What you need to do is figure out what is important to learn, and what you can stick in the bucket I call “The Zen Of Not Knowing.” Basically, when you come across something that is new to you that you want to understand, ask yourself if you really need to understand it at all. Do you need to know what happens in the deploy shell script that you’re told to use? Do you need to understand how the test harness works? Or can you just use it the same way everyone else does, and figure out the details later? If you need to beeline to getting something into production, you’re being told not to worry about the finer points.
If you want to excel, however, you’re going to have to put in a few extra hours. Know your limits, of course, but during your first few weeks I would argue that this is the time to grind. Extra work you put in during this onboarding period is an investment in future sustainability: the sooner you have a solid grasp on how to ship code in these fast-paced environments, the sooner you will know when you can take your foot off the gas.

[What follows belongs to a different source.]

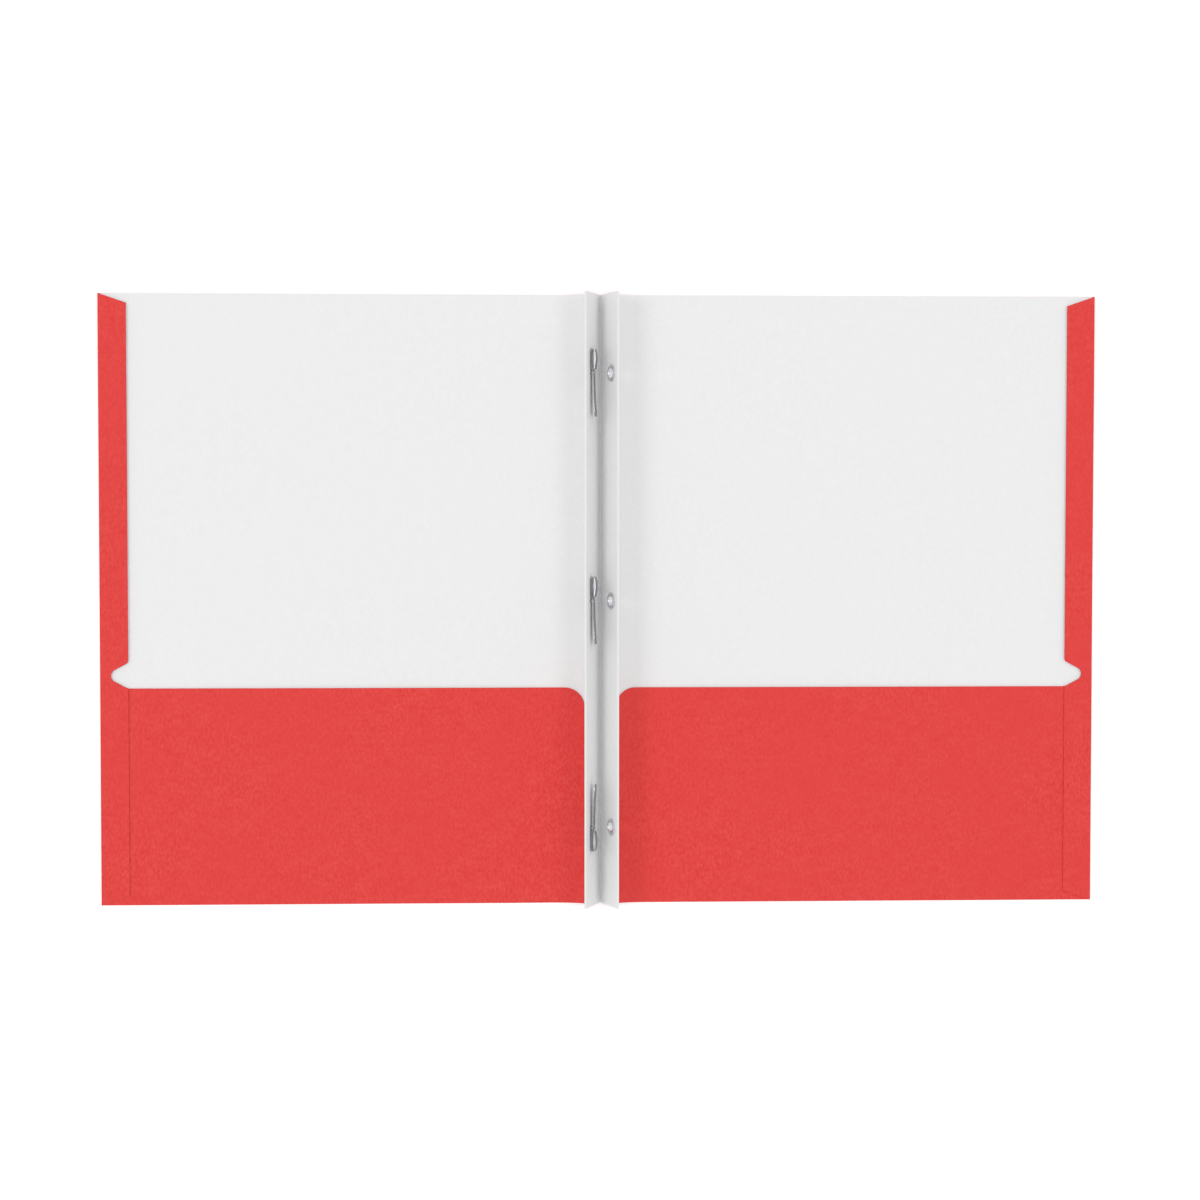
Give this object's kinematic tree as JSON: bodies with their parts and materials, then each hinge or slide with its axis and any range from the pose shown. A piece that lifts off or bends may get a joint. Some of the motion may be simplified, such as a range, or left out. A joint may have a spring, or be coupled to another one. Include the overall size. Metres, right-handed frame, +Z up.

So that’s it. That’s my big secret to getting engineers onboarded: help them build relationships. And it works. I’ve built and led top-performing teams at a wide range of companies across various team sizes and industries, and it’s always been by following this onboarding ideal. And when I get clients to my Elevate Onboarding Program, this is the task I give them in our first meeting. Because the only thing the Staff Engineer that forced me to stay past 8pm on my first day accomplished was to give me my own ocular spasm, and encourage me to start looking for a new role within 90 days.